各种各样的哭声充斥着走廊,有怪异的,有一边哭一边诉苦的,有高声号哭的,还有小声啜泣的,
如果你不了解病人家属的心情,见到这样莫名其妙的场景可能会觉得可笑。
可是我觉得身在地狱。
和我一同坠入地狱的,还有我的家人。
我的妈妈和姐姐,还有我,我们从来没有像这样,哭的那么撕心裂肺,那么真实。
真正的哭泣是怎样的?我觉得,我那时候才算是第一次哭。
到点的时候,ICU病房门打开,我换好无菌服和拖鞋走进去。
我爸仍然昏迷,头部整个被包裹起来,眼睛肿到变形,有一只眼睛因为撞击的时候收到重创,医生手术取出里面碎裂的骨头,整只眼睛是凹陷的。
看到他那一刻,我觉得自己像个疯子,那时候我愿意拿出任何东西让时光再倒回去24小时。
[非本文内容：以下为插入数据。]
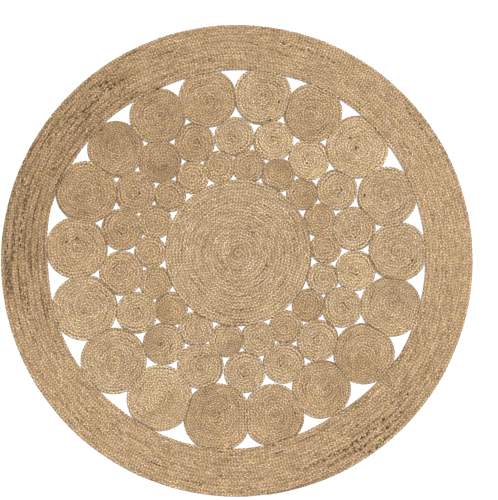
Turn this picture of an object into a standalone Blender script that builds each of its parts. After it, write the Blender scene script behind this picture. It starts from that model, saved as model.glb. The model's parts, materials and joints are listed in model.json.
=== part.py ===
"""A round rug of plaited jute, five feet across.

It is made of one narrow three-strand braid. Fourteen rows of it form the border. Inside the border lie three rings
of coils and a disc, each a braid wound on itself and sewn to its neighbours where they press together. Star-shaped
gaps stay open between the coils. The rows lie in pairs, and the surface is a raised ring for each pair.

The units are metres and +Z is up. The rug lies on Z = 0, and its outer edge is centred on the origin.
"""

import math
from collections import namedtuple

import bmesh
import bpy
from mathutils import Vector

MM = 0.001

# Driving dimensions of the rug and its braid.
RUG_ACROSS = 1524 * MM
BRAID_WIDTH = 10.5 * MM
BRAID_THICK = 9 * MM
CREST_HEIGHT = BRAID_THICK
GROOVE_HEIGHT = BRAID_THICK - 2.2 * MM  # the surface dips this far between two pairs of rows
EDGE_HEIGHT = 5.5 * MM  # top of the upright side of an outermost row
SEAM = 0.3 * MM  # between two pieces that are sewn together

# The border's inner edge, measured from the middle of the rug.
BORDER_ROWS = 14
BORDER_SIDES = 64
INNER_EDGE_REACH = 613 * MM
INNER_EDGE_SHIFT = Vector((-2 * MM, 6 * MM))  # it sits a little off the outer edge's centre
Bulge = namedtuple("Bulge", "toward_deg spread_deg outward_mm")
BULGES = (
    Bulge(50, 34, 4),
    Bulge(112, 26, -8),
    Bulge(163, 16, 9),
    Bulge(185, 12, -5),
    Bulge(215, 25, 3),
    Bulge(251, 30, 5),
    Bulge(302, 34, -15),
)

# The disc in the middle.
DISC_CENTRE = Vector((5 * MM, 26 * MM))
DISC_REACH = 237 * MM
DISC_SIDES = 42

# The coils, as they were wound and before they are pressed together. Each ring starts near the top of the rug
# and goes round clockwise: the middle of each coil from the middle of the rug, its width, and its tone.
Coil = namedtuple("Coil", "x_mm y_mm across_mm tone")
LARGE_COILS = (
    Coil(-94, 526, 188, "warm"),
    Coil(84, 534, 188, "even"),
    Coil(246, 478, 190, "warm"),
    Coil(390, 368, 202, "pale"),
    Coil(486, 208, 192, "even"),
    Coil(522, 30, 192, "even"),
    Coil(498, -148, 196, "even"),
    Coil(412, -300, 198, "warm"),
    Coil(274, -416, 190, "warm"),
    Coil(118, -500, 202, "warm"),
    Coil(-62, -508, 222, "warm"),
    Coil(-250, -444, 214, "pale"),
    Coil(-398, -324, 214, "even"),
    Coil(-492, -152, 212, "even"),
    Coil(-518, 42, 200, "warm"),
    Coil(-486, 222, 202, "brown"),
    Coil(-392, 360, 184, "brown"),
    Coil(-256, 468, 182, "brown"),
)
MEDIUM_COILS = (
    Coil(-136, 382, 130, "brown"),
    Coil(-8, 402, 128, "even"),
    Coil(118, 388, 130, "pale"),
    Coil(234, 328, 134, "pale"),
    Coil(324, 230, 132, "even"),
    Coil(378, 104, 142, "even"),
    Coil(384, -32, 132, "pale"),
    Coil(340, -150, 132, "even"),
    Coil(262, -258, 136, "even"),
    Coil(152, -330, 134, "even"),
    Coil(26, -360, 134, "even"),
    Coil(-118, -340, 150, "even"),
    Coil(-236, -268, 136, "even"),
    Coil(-324, -168, 134, "even"),
    Coil(-374, -40, 144, "warm"),
    Coil(-370, 102, 136, "brown"),
    Coil(-330, 222, 136, "brown"),
    Coil(-250, 322, 140, "brown"),
)
SMALL_COILS = (
    Coil(-144, 270, 106, "warm"),
    Coil(-56, 304, 104, "warm"),
    Coil(40, 306, 110, "warm"),
    Coil(134, 276, 110, "warm"),
    Coil(212, 216, 104, "warm"),
    Coil(268, 132, 108, "warm"),
    Coil(288, 42, 102, "warm"),
    Coil(278, -56, 104, "even"),
    Coil(232, -144, 108, "brown"),
    Coil(160, -214, 110, "warm"),
    Coil(68, -252, 114, "even"),
    Coil(-34, -256, 112, "even"),
    Coil(-132, -220, 114, "even"),
    Coil(-212, -154, 110, "warm"),
    Coil(-262, -70, 108, "warm"),
    Coil(-280, 28, 104, "warm"),
    Coil(-264, 126, 110, "warm"),
    Coil(-216, 210, 104, "brown"),
)
Ring = namedtuple("Ring", "name coils sides")
RINGS = (
    Ring("large_coil", LARGE_COILS, 18),
    Ring("medium_coil", MEDIUM_COILS, 16),
    Ring("small_coil", SMALL_COILS, 14),
)
LEAST_SIDE = 7 * MM  # a shorter side of a coil's outline is merged away
LEAST_TURN = 6 * MM  # the radius of the smallest ring in the middle of a coil
BORDER_WINDOW = math.radians(25)  # how much of the border's inner edge, each way, a coil can meet

# Raw jute, by tone.
TONES = {"pale": "C5A884", "even": "BFA380", "warm": "B99C78", "brown": "B09270", "border": "B89A76"}
JUTE_ROUGHNESS = 0.9
SHARP_ANGLE = math.radians(60)

SAME_PLACE = 0.01 * MM  # points closer than this are one point


def linear(hex_colour):
    """The linear colour of an sRGB hex value, with alpha."""
    channels = [int(hex_colour[i : i + 2], 16) / 255 for i in (0, 2, 4)]
    return [((c + 0.055) / 1.055) ** 2.4 if c > 0.04045 else c / 12.92 for c in channels] + [1.0]


def jute(name, tone):
    """A material for one piece of raw jute braid."""
    material = bpy.data.materials.new("jute_" + name)
    material.use_nodes = True
    shader = material.node_tree.nodes["Principled BSDF"]
    shader.inputs["Base Color"].default_value = linear(TONES[tone])
    shader.inputs["Roughness"].default_value = JUTE_ROUGHNESS
    shader.inputs["Metallic"].default_value = 0.0
    material.diffuse_color = linear(TONES[tone])
    return material


def add_piece(name, bm, tone, collection):
    """Turns a closed bmesh into the rug's piece of that name."""
    bmesh.ops.recalc_face_normals(bm, faces=bm.faces)
    mesh = bpy.data.meshes.new(name)
    bm.to_mesh(mesh)
    bm.free()
    mesh.shade_smooth()
    mesh.set_sharp_from_angle(angle=SHARP_ANGLE)
    mesh.materials.append(jute(name, tone))
    collection.objects.link(bpy.data.objects.new(name, mesh))


def height_at(rows):
    """The height of the surface that many rows in from an outer edge: a pair's crest and a groove take turns."""
    return CREST_HEIGHT if rows % 2 else GROOVE_HEIGHT


def wind(bm, outline, centre, reach):
    """Makes the outline's face a wound braid: a slab with a raised ring for each pair of rows."""
    top = bmesh.ops.extrude_face_region(bm, geom=[outline])["geom"]
    top = next(item for item in top if isinstance(item, bmesh.types.BMFace))
    for vertex in top.verts:
        vertex.co.z = EDGE_HEIGHT
    rows = int((reach - LEAST_TURN) / BRAID_WIDTH)
    size = reach
    for row in range(1, rows + 1):
        bmesh.ops.inset_individual(bm, faces=[top], thickness=0.0)
        smaller = reach - row * BRAID_WIDTH
        for vertex in top.verts:
            place = centre + (vertex.co.xy - centre) * smaller / size
            vertex.co = (place.x, place.y, height_at(row))
        size = smaller
    middle = bmesh.ops.poke(bm, faces=[top])["verts"][0]
    middle.co = (centre.x, centre.y, height_at(rows + 1))


def circle_face(bm, centre, radius, sides):
    """A flat round face in an empty bmesh."""
    made = bmesh.ops.create_circle(bm, cap_ends=True, radius=radius, segments=sides)["verts"]
    bmesh.ops.translate(bm, verts=made, vec=centre.to_3d())


def press_flat(bm, point, outward):
    """Cuts away what lies beyond a straight seam through the point."""
    bmesh.ops.bisect_plane(
        bm,
        geom=bm.verts[:] + bm.edges[:] + bm.faces[:],
        dist=SAME_PLACE,
        plane_co=point.to_3d(),
        plane_no=outward.to_3d(),
        clear_outer=True,
    )


def inner_edge(angle):
    """The border's inner edge in that direction from the middle of the rug."""
    direction = Vector((math.cos(angle), math.sin(angle)))
    reach = INNER_EDGE_REACH + direction.dot(INNER_EDGE_SHIFT)
    for bulge in BULGES:
        away = math.remainder(angle - math.radians(bulge.toward_deg), math.tau) / math.radians(bulge.spread_deg)
        if abs(away) < 1:
            reach += bulge.outward_mm * MM * math.cos(away * math.pi / 2) ** 2
    return direction * reach


def seam_with_neighbour(centre, radius, other_centre, other_radius):
    """(point, outward direction) of the straight seam where two round coils press together, or None."""
    apart = other_centre - centre
    if apart.length > radius + other_radius + SEAM:
        return None
    outward = apart.normalized()
    to_seam = (apart.length_squared + radius**2 - other_radius**2) / (2 * apart.length)
    return centre + outward * (to_seam - SEAM / 2), outward


def seam_with_disc(centre):
    """(point, outward direction) of the seam where a coil is flattened against the round disc."""
    outward = (DISC_CENTRE - centre).normalized()
    return DISC_CENTRE - outward * (DISC_REACH + SEAM), outward


def seams_with_border(centre):
    """The same, for each side of the border's inner edge that lies behind a coil."""
    toward = math.atan2(centre.y, centre.x)
    for side in range(BORDER_SIDES):
        angles = [math.tau * end / BORDER_SIDES for end in (side, side + 1)]
        if abs(math.remainder(sum(angles) / 2 - toward, math.tau)) > BORDER_WINDOW:
            continue
        start, end = map(inner_edge, angles)
        along = (end - start).normalized()
        outward = Vector((along.y, -along.x))
        yield start - outward * SEAM, outward


def place_of(coil):
    """(centre, radius) of a coil, in metres."""
    return Vector((coil.x_mm, coil.y_mm)) * MM, coil.across_mm * MM / 2


def add_coil(name, coil, sides, collection):
    """One coil, flattened by every neighbour that it meets."""
    centre, radius = place_of(coil)
    bm = bmesh.new()
    circle_face(bm, centre, radius, sides)
    others = [other for ring in RINGS for other in ring.coils if other is not coil]
    seams = [seam_with_neighbour(centre, radius, *place_of(other)) for other in others]
    seams.append(seam_with_disc(centre))
    seams += seams_with_border(centre)
    for seam in filter(None, seams):
        press_flat(bm, *seam)
    bmesh.ops.remove_doubles(bm, verts=bm.verts, dist=LEAST_SIDE)
    wind(bm, next(iter(bm.faces)), centre, radius)
    add_piece(name, bm, coil.tone, collection)


def add_disc(collection):
    """The disc in the middle, the longest braid wound on itself."""
    bm = bmesh.new()
    circle_face(bm, DISC_CENTRE, DISC_REACH, DISC_SIDES)
    wind(bm, next(iter(bm.faces)), DISC_CENTRE, DISC_REACH)
    add_piece("centre_disc", bm, "even", collection)


def border_section():
    """(radius, height) round the border's cross-section, as if its inner edge were round."""
    outer = RUG_ACROSS / 2
    row_width = (outer - INNER_EDGE_REACH) / BORDER_ROWS
    section = [(outer, 0.0), (outer, EDGE_HEIGHT)]
    section += [(outer - row * row_width, height_at(row)) for row in range(1, BORDER_ROWS)]
    return section + [(INNER_EDGE_REACH, EDGE_HEIGHT), (INNER_EDGE_REACH, 0.0)]


def add_border(collection):
    """The rows round the rug: the section turned round the rug's middle, with its rows drawn in or out to
    the uneven inner edge."""
    bm = bmesh.new()
    ring = [bm.verts.new((radius, 0.0, height)) for radius, height in border_section()]
    for start, end in zip(ring, ring[1:] + ring[:1]):
        bm.edges.new((start, end))
    bmesh.ops.spin(
        bm,
        geom=bm.verts[:] + bm.edges[:],
        cent=(0, 0, 0),
        axis=(0, 0, 1),
        angle=math.tau,
        steps=BORDER_SIDES,
    )
    bmesh.ops.remove_doubles(bm, verts=bm.verts, dist=SAME_PLACE)
    outer = RUG_ACROSS / 2
    for vertex in bm.verts:
        angle = math.atan2(vertex.co.y, vertex.co.x)
        inward = (outer - vertex.co.xy.length) / (outer - INNER_EDGE_REACH)
        reach = outer - inward * (outer - inner_edge(angle).length)
        vertex.co.x = reach * math.cos(angle)
        vertex.co.y = reach * math.sin(angle)
    add_piece("border", bm, "border", collection)


def main():
    for old in list(bpy.data.objects):
        bpy.data.objects.remove(old)
    rug = bpy.data.collections.new("Round jute rug")
    bpy.context.scene.collection.children.link(rug)
    add_border(rug)
    add_disc(rug)
    for ring in RINGS:
        for number, coil in enumerate(ring.coils, 1):
            add_coil(f"{ring.name}_{number:02d}", coil, ring.sides, rug)


main()
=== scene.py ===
"""The looks of a round rug of plaited jute, 1524 mm across.

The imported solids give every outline. Inside each outline a three-strand braid is wound on itself, strand by
strand, from the outer edge inwards. The pieces are then laced to each other where they touch, slivers of bark
lie in the plait, and a floor, soft light and a camera straight above complete the picture. The units are
metres and +Z is up.
"""

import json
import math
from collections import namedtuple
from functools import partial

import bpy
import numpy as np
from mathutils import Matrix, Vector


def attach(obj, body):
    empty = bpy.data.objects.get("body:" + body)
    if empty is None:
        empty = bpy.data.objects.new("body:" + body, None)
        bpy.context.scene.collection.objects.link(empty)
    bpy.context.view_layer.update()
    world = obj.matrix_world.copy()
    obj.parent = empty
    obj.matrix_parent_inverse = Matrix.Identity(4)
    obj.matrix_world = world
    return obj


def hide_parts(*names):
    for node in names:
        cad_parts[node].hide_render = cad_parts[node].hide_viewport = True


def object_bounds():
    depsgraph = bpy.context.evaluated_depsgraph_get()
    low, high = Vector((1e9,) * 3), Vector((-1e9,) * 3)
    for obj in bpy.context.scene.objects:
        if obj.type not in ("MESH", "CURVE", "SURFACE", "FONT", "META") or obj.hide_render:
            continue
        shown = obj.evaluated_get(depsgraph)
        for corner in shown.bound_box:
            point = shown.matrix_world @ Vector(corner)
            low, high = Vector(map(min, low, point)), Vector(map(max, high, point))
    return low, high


bl_info = {
    "name": "Round jute rug",
    "version": (1, 0, 0),
    "blender": (4, 5, 0),
    "location": "3D View > Sidebar > Jute rug",
    "description": "Winds and laces the braids of a round jute rug inside the outlines of its solids",
    "category": "Object",
}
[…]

前一天我和他才打过电话,他说他最近又接了一个私活,身体有些吃不消。
我像很多次曾经说过的那样,说注意身体,小心开车。
说那些话的时候,我也就是说出来,我觉得这次,也就是一次普通的对话。
可是那不是。
五个小时后,他就躺在了急救室。
我的眼泪不停不停落下来,我不停叫爸爸爸爸,他一动不动。
我终于确信已经身处地狱了。
出了ICU,我接到一个朱玉兔的电话,她像往常一样约我出去逛街,兴奋跟我讲在学校遇到的趣事。
我在话筒里失声痛哭,肝肠寸断地哭。
朱玉兔焦急地说杨欣桃你怎么了,你在哪我现在就过去。
我也不知道自己在哪,也许就在地狱无疑。
医院周围的宾馆都人满为患,我们借住在亲戚家,常常是刚从医院回去,医院里的工作人员就打电话来说要输血干嘛干嘛的,情况不明,让我们赶回去签责任书。
什么也做不了,我们就是等,然后就是签字。
我开始的一个礼拜,我什么也不能做,只要一睁开眼就想哭。
但我真的不是一个爱哭的人。
晚上做梦的时候爸爸站在车站目送长途汽车的情景不停出现,我很焦急,拉开车窗说爸爸你快回去啊,我坐上车了已经。
他冲我挥挥手,脸上的表情严肃又专注,车子慢慢发动往前驶,我爸也跟着走了两步。